Europa estaría formada por cuatro sub-áreas naturales, que dan lugar a
cuatro sub-clústeres: el eje Carolingio (a lo largo del Rhin), verdadero motor
industrial y polo aglutinador del resto; la Europa del Este, con Polonia como máximo exponente (zona tradicional de frontera); los países mediterráneos, menos
desarrollados, menos meritocráticos que Carolingia; y los Balcanes, zona de máxima inestabilidad,
frontera ancestral entre tres imperios (Rusia, la Europa Germánica, y el Imperio
Otomano), con una geografía quebrada por las montañas, que dificultó la
expansión y consolidación de cualquiera de ellas, pero también la emergencia de
potentes clústeres de civilización propios. Grecia sería la colisión entre esas
civilizaciones en un espacio natural perteneciente a la cuarta en juego: el
Mediterráneo. El fuerte peso de la tradición y la familia en las zonas mediterráneas
explicaría la debilidad de su economía: su estructura industrial está formada mayoritariamente por pequeñas empresas familiares, cuya gestión no es meritocrática, lo que impacta en sus lógicas
económicas y debilita el desarrollo de España, Italia y Grecia.
En Europa, Alemania, potencia industrial, tecnológica y cultural, parece destinada a liderar el continente, y a competir con Rusia por
su espacio de influencia. Putin, según Kaplan, sería el típico autócrata ruso, en
el más puro estilo zarista o de los comisarios soviéticos. El tipo de líder que
la cultura rusa, exenta de la tradición del Siglo de las Luces y de la eclosión del management moderno, entiende. Y su cinismo y paranoia no son más que la puesta en
escena de políticas orientadas a minar las instituciones de la Europa Oriental
para mantener una prudente distancia de Alemania, una “tierra de nadie” de
protección. Ucrania formaría parte de este cinturón de seguridad.

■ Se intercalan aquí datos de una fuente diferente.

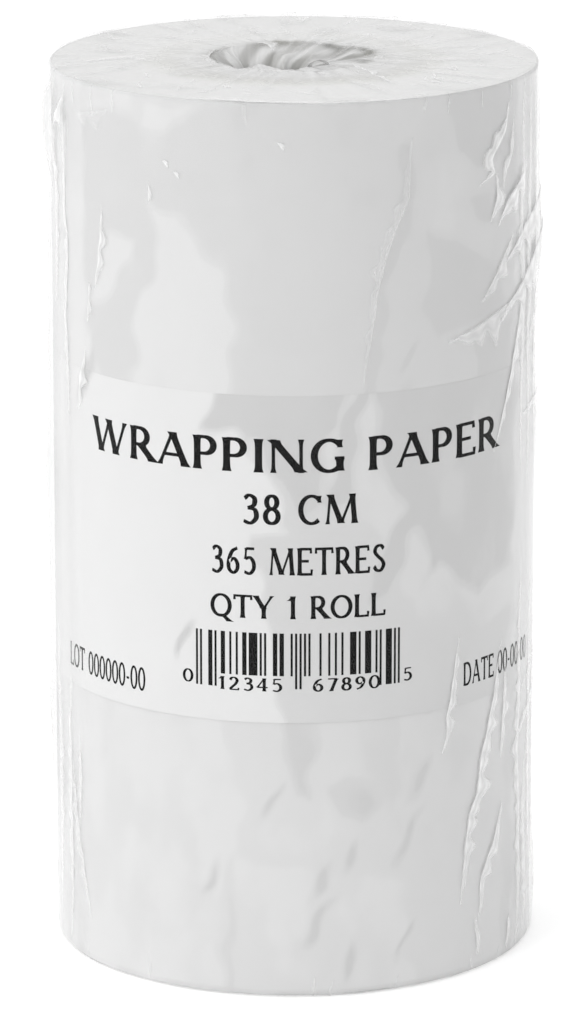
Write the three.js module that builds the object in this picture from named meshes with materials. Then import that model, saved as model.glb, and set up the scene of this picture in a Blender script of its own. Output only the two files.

Irán sería, para Kaplan, una gran civilización, con identidad propia, construida
sobre la realidad de la meseta iraní, la misma que alumbró a sus antecesores,
los persas y los medas. Arabia Saudí, por el contrario, sería un estado débil, construido
sobre una familia. Y Yemen, un polvorín montañoso ingobernable regido por innumerables
tribus surgidas en las pequeñas llanuras entre cumbres desérticas.

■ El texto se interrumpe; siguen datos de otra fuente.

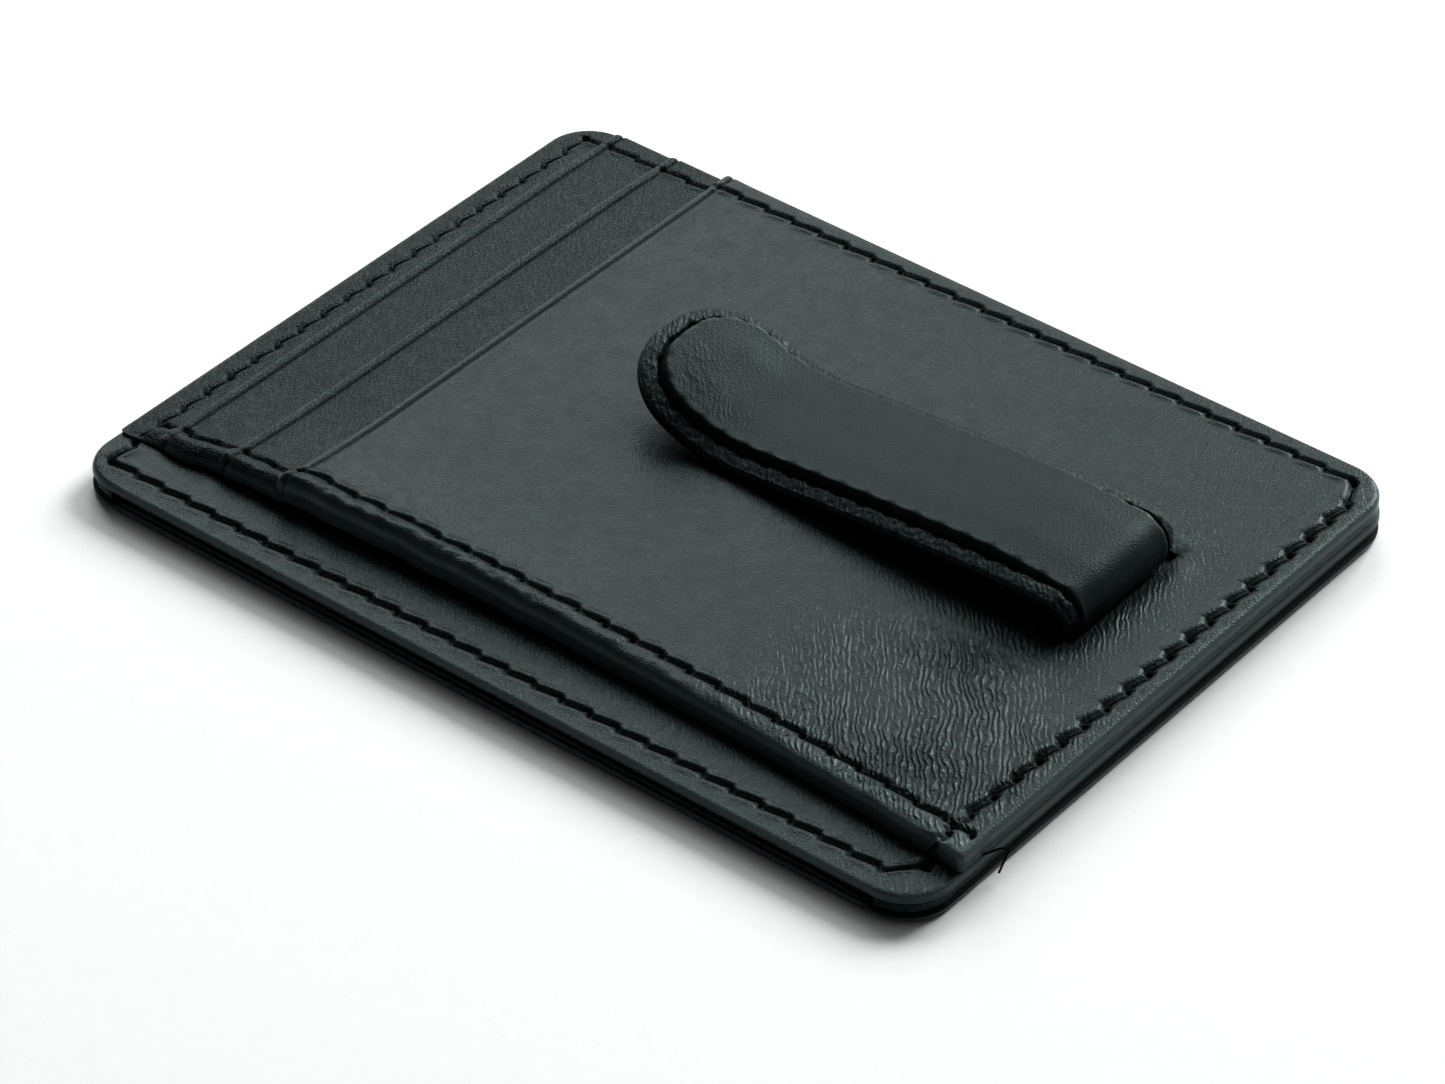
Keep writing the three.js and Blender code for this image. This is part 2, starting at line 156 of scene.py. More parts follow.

El liderazgo mundial de los años venideros estaría disputado por Estados
Unidos (una especie de “isla”, segura a Este y Oeste, cerrada por el norte por
un Canadá que no es más que una franja de 100 millas desarrollada antes del
desierto ártico), y sólo amenazado demográficamente por el Sur (en la frontera
de espacio abierto con México); y China, una China cohesionada y segura en su
espacio interior, que mira al mar del Japón y a su expansión oceánica. Corea
del Norte implosionará en una inevitable fusión con Corea del Sur, al modo de
la reunificación alemana, creando una zona de competencia cultural y económica entre China, la Gran Corea, y Japón. Auténtico polo tecnológico internacional y nuevo centro de gravedad de la economía mundial.
El mundo, en definitiva, no es plano, como postuló Thomas Friedman en 2005,
en la época de máxima eclosión del fenómeno globalizador. Occidente ha completado
un viaje a través de la racionalidad científica, la innovación tecnológica, la
libertad económica y la democracia política que ha generado una civilización
que hunde sus raíces en la Grecia Clásica, la Pax Romana (construida alrededor
de la mayor bahía del mundo: el Mar
Mediterráneo), y el Imperio Carolingio
Pero han existido zonas ventosas, permanentemente abiertas, como el actual Afganistán y
el Sur del Cáucaso donde, sin fronteras naturales, y sometidos a continuas
invasiones, nadie ha conseguido crear un clúster de civilización suficientemente
sólido para echar raíces y estabilizarlas.
Necesitamos recuperar la sensibilidad sobre el tiempo y el espacio que se
perdió en la era de la información y la hiperglobalización. Globalización que
quizá quedará como concepto de dirección moral de la historia, más que como realidad práctica e inevitable que parecía ser. En economía ya sabíamos que las ortodoxias
no funcionaban por igual en todas partes. Las teorías económicas globales no
funcionan en según qué contextos históricos, sociales y culturales. La
macroeconomía ha de dar paso a la competitividad microeconómica. Marshall ya lo
sabía, cuando hablaba de sus distritos industriales. Porter lo
institucionalizó con su teoría de clústers, aunque sin dar tanta importancia al contexto socieoconómico. La cultura (la experiencia acumulada sobre un territorio durante centenares de años) cuenta para configurar la competitividad global del mismo. Kaplan reafirma el peso de ese contexto en la geopolítica mundial.
Aunque, como dice la profesora Carlota Pérez (London School of Economics)
en su excelente ensayo “A New Age ofTechnological Progress”, yo creo que el reto de la política actual no es ya
distribuir los recursos preexistentes y continuar compitiendo por espacios
geográficos, sino cambiar de paradigma: ser capaces de explotar el inmenso potencial tecnológico y
científico al abasto de la humanidad para conseguir extender el bienestar y la
calidad de vida a todos los rincones del planeta.